According to senior IDF officials the construction of the new military prison, which will be more than 30,000 square meters and spread over 150 dunams, is expected to cost a total of NIS 220 million.
While the new prison is expected to provide better conditions to inmates, who until now have served their time behind bars in old British military bases, a senior officer admitted that some inmates will still have to live in tents.
The new compound will also hold the military courts and the IDF’s Military Advocate General allowing soldiers to walk by foot and not have to be handcuffed when they are moved around all aspects of the IDF’s justice system.
According to other senior IDF officers in the Manpower Directorate, male and female soldiers were sent to prison 14,731 times in 2018, down from 15,685 in 2017 and 17,018 in 2016. In comparison, the number of times soldiers were sent to prison in 2013 was 21,000.
Though the number of times soldier were imprisoned have decreased over the years, soldiers still spend on average between one to two months in prison.
Similar to civilian prisons, women and men are housed in different buildings and soldiers are separated based on the severity of the crime.
The army has also been in the process of reforming it’s military justice system with a focus on reducing the number of soldiers sitting behind bars.
The number of IDF soldiers imprisoned has also declined over the years, some 10,240 soldiers were imprisoned in 2017. Close to half were imprisoned for desertion and another 20% for going absent without official leave (AWOL), other soldiers have been imprisoned for drug-related offenses and even crimes such as rape and murder.
One pilot program currently being run by the military not only looks at the soldier but also at his financial situation and includes social workers who help the family.
The program began in January 2018 and has 27 soldiers who serve in the Air Force and Technological and Logistics Directorate currently taking part.
According to a senior officer involved with the program, it gives the opportunity for soldiers to avoid going to prison by taking part in the year long program in which they must meet officers of the court once per month for regular updates.
“We have to start thinking of a win-win situation for the army and the soldier,” a senior officer said. “We have to start looking at the future of the soldier, not his past.”
One soldier who has gone through the program told reporters on Sunday that had it not been for this program he would have dropped out of the army.
Sergeant Omer, who serves as a combat soldier in the Air Force, deserted for close to 120 days following problems in his unit and with his commander.
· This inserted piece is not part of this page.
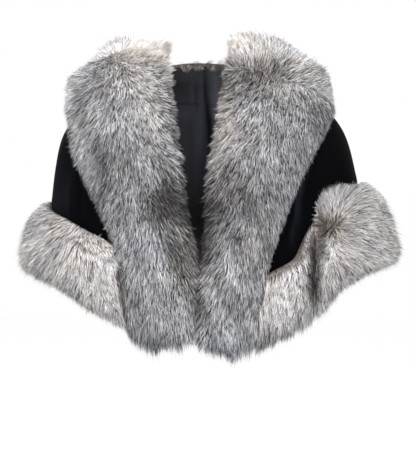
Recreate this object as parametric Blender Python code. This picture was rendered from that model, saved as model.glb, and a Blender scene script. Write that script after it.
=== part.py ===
"""Evening stole: a short black velvet cape with a wide fur shawl collar, a fur hem border and satin lining.

It is modelled as worn and hollow, in metres, at real size. +Z is up, the front faces -Y and +X is the
wearer's left. The origin is where the shoulders carry it: the middle of the neck opening, level with the
right side of the neck.
"""

from collections import namedtuple

import bmesh
import bpy
import numpy as np

# Walls and clearances
SHELL_WALL = 0.002
LINING_WALL = 0.001
SEAM_GAP = 0.0003

# How the wrap rounds: plan roundness of a ring, and how quickly its height leaves that of the side
PLAN_POWER = 2.15
HEIGHT_POWER = 1.3

# Fur reach beyond the backing: at the collar's lower ends, the hem and the border's top edge, where it starts
# within so many stations of the collar, and how far the border's pile parts from the collar's at their corner
COLLAR_END_FALL = 0.048
HEM_FALL = 0.031
BORDER_TOP_OVERHANG = 0.007
BORDER_TOP_START = 1.5
CORNER_PARTING = 0.0045

# How far across the collar its pile rises to its full depth from the neckline
NECK_RISE_WIDTH = 0.45

# Where an edge's own direction is read: this far inside it, as a share of the piece's width
EDGE_SHARE = 0.08

# Half steps that give the cloth's slopes, in degrees round the figure and in rows down it
ANGLE_STEP = 0.5
DROP_STEP = 0.02

# Mesh fineness
MERGE_DISTANCE = 0.00002
SHARP_ANGLE = 50
STEPS_PER_STATION = 4
COLLAR_ROWS = 5
SHELL_ROWS = 7
LINING_BORDER_ROWS = 6
YOKE_ROWS = 2

# The lining's centre-back pleat: how far its free edge stands off and laps over the middle, where down the
# back it lifts, and the places of its lines across
PLEAT_LIFT = 0.0045
PLEAT_LAP = 0.002
PLEAT_LIFT_START = 0.12
PLEAT_LIFT_LENGTH = 0.50
PLEAT_LINES = (0.0, 0.5, 1.0)

RIGHT, LEFT = -1, 1

# One row for each level, from the neck opening down. A level is called a drop, counted in rows.
Section = namedtuple(
    "Section",
    "name front_depth back_depth back_z right_reach right_front_z right_side_z"
    " left_reach left_front_z left_side_z",
)
SECTIONS = (
    Section("neckline", 0.058, 0.062, 0.000, 0.071, -0.020, 0.000, 0.071, -0.016, 0.011),
    Section("shoulder top", 0.100, 0.088, -0.036, 0.140, -0.075, -0.020, 0.140, -0.073, -0.010),
    Section("shoulder point", 0.130, 0.106, -0.092, 0.194, -0.132, -0.066, 0.188, -0.130, -0.057),
    Section("upper arm", 0.150, 0.118, -0.175, 0.241, -0.200, -0.140, 0.242, -0.200, -0.130),
    Section("border seam", 0.163, 0.128, -0.275, 0.264, -0.360, -0.258, 0.272, -0.345, -0.222),
    Section("hem", 0.172, 0.136, -0.385, 0.285, -0.463, -0.335, 0.308, -0.478, -0.330),
)
SEAM_DROP = 4.0
HEM_DROP = 5.0

# One row for each station along the collar, from the front hem up, over the shoulder and round to the centre
# back. Angles are in degrees round the figure from the centre front. hem_share counts the hem's way left to
# the centre back.
Station = namedtuple(
    "Station",
    "name inner_angle inner_drop outer_angle_right outer_angle_left outer_drop pile front_reach neck_rise"
    " outer_reach hem_share border_pile",
)
STATIONS = (
    Station("hem", 4.8, 4.88, 34.0, 33.0, 5.00, 0.032, 0.014, 1.00, 0.000, 1.000, 0.034),
    Station("border", 5.1, 4.40, 37.5, 35.5, 4.50, 0.036, 0.014, 1.00, 0.000, 1.000, 0.034),
    Station("seam", 5.6, 3.92, 41.0, 38.0, 4.00, 0.039, 0.014, 1.00, 0.000, 1.000, 0.034),
    Station("bust", 8.4, 3.25, 50.0, 47.5, 3.52, 0.042, 0.014, 1.00, 0.008, 0.920, 0.036),
    Station("chest", 14.0, 2.45, 61.0, 60.0, 3.10, 0.045, 0.014, 1.00, 0.010, 0.835, 0.038),
    Station("collarbone", 24.0, 1.40, 75.0, 75.0, 2.68, 0.048, 0.014, 1.00, 0.010, 0.735, 0.039),
    Station("shoulder", 41.0, 0.50, 93.0, 93.0, 2.48, 0.050, 0.013, 1.00, 0.010, 0.615, 0.039),
    Station("neck side", 72.0, 0.00, 114.0, 114.0, 2.64, 0.050, 0.010, 0.85, 0.010, 0.470, 0.038),
    Station("back neck", 122.0, 0.00, 143.0, 143.0, 2.94, 0.040, 0.003, 0.30, 0.010, 0.255, 0.037),
    Station("back", 180.0, 0.00, 180.0, 180.0, 2.98, 0.037, 0.001, 0.18, 0.010, 0.000, 0.037),
)
SEAM_STATION = 2
SHOULDER_STATION = 6
BOW_STATIONS = 2
LEFT_PILE = 1.06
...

When given the chance to partake in the program, Omer jumped at the opportunity and avoided going to prison.
His commander, Maj. Dvir told reporters that the program “gives [him] tools that I don’t have... It gives the soldiers a civilian who they can talk to in a way that I, as their commander, can’t.”
Explaining that one of Omer’s best friends was killed in the December terror attack at the Givat Assaf Junction, Dvir said that the social worker was there to help Omer through a time where he could have fallen through the cracks.
“He wanted to leave the army, and now he’s one of the best soldiers I have.”